In apertura due giovani campani: Matteo Trapanese e Luk. Entrambi al piano ed estremamente diversi. Il primo con un approccio più classico, dal mood lunare e intimista; il secondo irruente, quasi violento nel mettere in scena una poetica cruda e realistica. Due belle scoperte, due talenti con molta strada da percorrere ma di sicuro a fuoco ed ispirati.
Con l’ingresso in scena di UMG l’atmosfera cambia, diventa sacrale, al punto che anche semplicemente respirare potrebbe turbarla. Ogni tocco sulle corde delle chitarre, ogni parola masticata e fatta fluire è purezza, cristallo ed epifania. L’esempio perfetto di come la nudità di una canzone possa riempire tutto attorno a sé.
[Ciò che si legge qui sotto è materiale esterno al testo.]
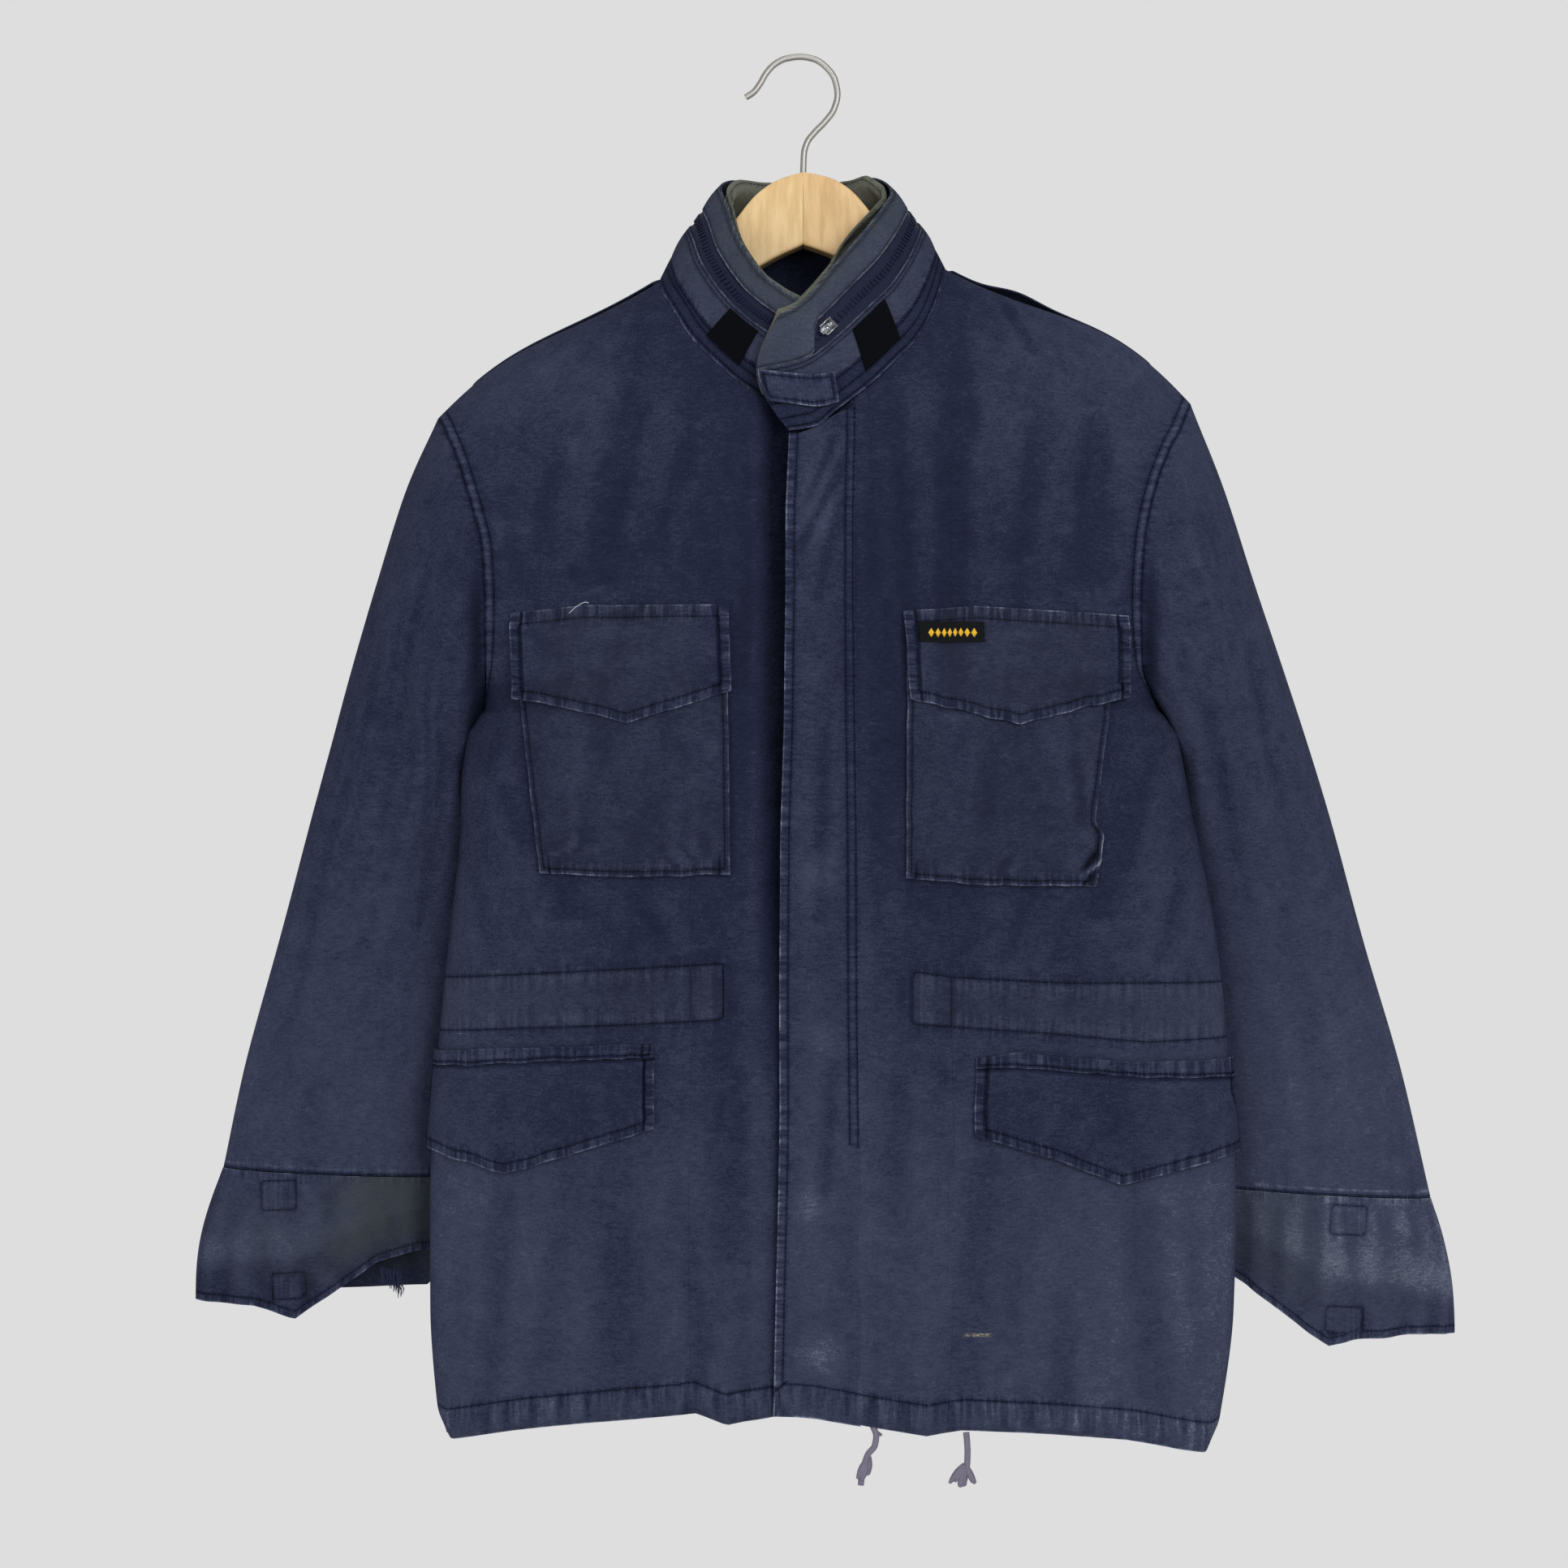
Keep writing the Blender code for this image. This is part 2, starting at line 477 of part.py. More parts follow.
def locate(panel, x, z, recessed=False):
    """Rows and columns of the panel's points that lie at the given x and z."""
    rows, columns = np.meshgrid(np.linspace(0, 17, 69), np.linspace(0.02, 0.99, 60), indexing="ij")
    lattice = panel_point(panel, rows, columns, recessed)
    shape = np.shape(x)
    x, z = np.ravel(x), np.ravel(z)
    far = (lattice[..., 0].ravel()[None] - x[:, None]) ** 2 + (lattice[..., 2].ravel()[None] - z[:, None]) ** 2
    best = np.argmin(far, axis=1)
    row, column = rows.ravel()[best], columns.ravel()[best]
    d = 1e-3
    for _ in range(6):
        here = panel_point(panel, row, column, recessed)[:, (0, 2)]
        by_row = (panel_point(panel, row + d, column, recessed)[:, (0, 2)] - here) / d
        by_column = (panel_point(panel, row, column - d, recessed)[:, (0, 2)] - here) / -d
        miss = np.stack([x, z], axis=1) - here
        det = by_row[:, 0] * by_column[:, 1] - by_row[:, 1] * by_column[:, 0]
        det = np.where(np.abs(det) < 1e-6, 1e-6, det)
        row = row + np.clip((miss[:, 0] * by_column[:, 1] - miss[:, 1] * by_column[:, 0]) / det, -1, 1)
        column = column + np.clip((by_row[:, 0] * miss[:, 1] - by_row[:, 1] * miss[:, 0]) / det, -0.1, 0.1)
        row, column = np.clip(row, 0, RIDGE_ROW), np.clip(column, 0.01, 0.998)
    return row.reshape(shape), column.reshape(shape)


def lay_on(panel, points, lift, recessed=False):
    """Move points given by x and z onto a panel, out by the lift."""
    row, column = locate(panel, points[..., 0], points[..., 1], recessed)
    on = panel_point(panel, row, column, recessed)
    return on + panel_normal(panel, row, column, recessed) * np.asarray(lift)[..., None]


def material(name):
    existing = bpy.data.materials.get(name)
    if existing:
        return existing
    colour, roughness, metallic = COLOURS[name]
    made = bpy.data.materials.new(name)
    made.use_nodes = True
    shader = made.node_tree.nodes["Principled BSDF"]
    shader.inputs["Base Color"].default_value = (*colour, 1.0)
    shader.inputs["Roughness"].default_value = roughness
    shader.inputs["Metallic"].default_value = metallic
    made.diffuse_color = (*colour, 1.0)
    return made


def add_mesh(name, vertices, faces, finish):
    """A mesh object in metres, smooth but for its sharp edges."""
    mesh = bpy.data.meshes.new(name)
    mesh.from_pydata([tuple(v * MM for v in vertex) for vertex in vertices], [], faces)
    mesh.materials.append(material(finish))
    thing = bpy.data.objects.new(name, mesh)
    bpy.data.collections["work_jacket"].objects.link(thing)
    mesh.shade_smooth()
    mesh.set_sharp_from_angle(angle=math.radians(40))
    return thing


def add_shell(name, outer, inner, faces, finish):
    """A closed cloth wall: its outer face, its inner face, and rims round its open edges."""
    count = len(outer)
    edges = {(face[i], face[(i + 1) % len(face)]) for face in faces for i in range(len(face))}
    rims = [(b, a, a + count, b + count) for a, b in sorted(edges) if (b, a) not in edges]
    backs = [tuple(i + count for i in face[::-1]) for face in faces]
    return add_mesh(name, np.concatenate([outer, inner]), faces + backs + rims, finish)


def grid_faces(index, closed=False, flip=False):
    """Quads of a grid of vertex numbers; a closed grid joins its last column to its first."""
    if closed:
        index = np.concatenate([index, index[:, :1]], axis=1)
    corners = (index[:-1, :-1], index[:-1, 1:], index[1:, 1:], index[1:, :-1])
    faces = [tuple(int(i) for i in face) for face in np.stack(corners, axis=-1).reshape(-1, 4)]
    return [face[::-1] for face in faces] if flip else faces


def grid_normals(points, outward, closed=False):
    """Outward unit normals of a grid's points. outward gives vectors on the outer side."""
    if closed:
        across = np.roll(points, -1, axis=1) - np.roll(points, 1, axis=1)
    else:
        across = np.gradient(points, axis=1)
    normals = unit(np.cross(across, np.gradient(points, axis=0)))
    return normals * np.sign(np.sum(normals * outward(points)))


def flipped(points, normals):
    """Whether a grid's faces must turn round so that they face along its normals."""
    turn = np.cross(points[:-1, 1:] - points[:-1, :-1], points[1:, :-1] - points[:-1, :-1])
    return np.sum(turn * normals[:-1, :-1]) < 0


def add_sheet(name, points, normals, finish, wall, closed=False, grows=False):
    """A cloth wall on a grid of points: it goes in from them, or out if it grows."""
    outer = points + normals * wall if grows else points
    index = np.arange(outer.shape[0] * outer.shape[1]).reshape(outer.shape[:2])
    faces = grid_faces(index, closed, flipped(outer, normals))
    inner = outer - normals * wall
    return add_shell(name, outer.reshape(-1, 3), inner.reshape(-1, 3), faces, finish)


def facing(y):
    return lambda points: np.array([0.0, y, 0.0])


def away_from_axis(points):
    centre = points.mean(axis=1, keepdims=True)
    return points - centre


def flattened(normals, axis):
    """Normals turned into the plane of a seam that is square to an axis."""
    normals = normals.copy()
    normals[..., axis] = 0
    return unit(normals)


def panel_grid(panel, rows, columns):
    """Points and normals of a panel, with its seam gaps, as its wall is built on them."""
    row, column = np.meshgrid(rows, columns, indexing="ij")
    points = panel_point(panel, row, column)
    front = panel.startswith("front")
    normals = grid_normals(points, facing(-1 if front else 1))
    shared = armhole_normals(panel.split("_")[1])
    seam = (column == 1) & (row <= ARMPIT_ROW) | (row == RIDGE_ROW)
    normals[seam] = flattened(normals[seam], 1)
    steps = RIDGE_ROW - np.arange(ARMPIT_ROW, RIDGE_ROW + 1)
    normals[-len(steps):, -1] = shared[steps if front else -steps]
    points[seam, 1] += -SEAM_GAP / 2 if front else SEAM_GAP / 2
    if panel.startswith("back"):
        centre = (column == 0) & (row <= NECK_ROW)
        normals[centre] = flattened(normals[centre], 0)
    return points, normals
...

Luce, Alba boreale, A volte le cose vanno in una direzione opposta a quella che pensavi, le colpe dell’adolescenza, E poi vienimi a dire che questo amore non è grande come tutto il cielo sopra di noi, pronuncia il mio nome, Tutte quelle cose che non ho fatto in tempo a dirti, Gli anni del malto, Il trionfo dei tuoi occhi, Anni luce scorrono fluide disegnando un immaginario in cui perdersi per ritrovarsi rinati, purificati, legittimati dal potere salvifico della poesia.
Spazio anche per un inedito che sarà contenuto in Mondo e Antimondo, il disco in lavorazione e in uscita a dicembre. E spazio anche per una cover che affranca la nostalgia per la grande rivoluzione di autenticità che la musica ha intonato con il furore grunge: Head down dei Soundgarden è da brividi e fa breccia in tutti i presenti, così appassionata, così intensamente lisergica.
Umberto Maria Giardini è un miracolo di Bellezza, una prova di alternativa possibile in un mondo sul baratro dell’inconsistenza. C’è solo da inchinarsi alla sua grazia e alla sua meravigliosa trasparenza.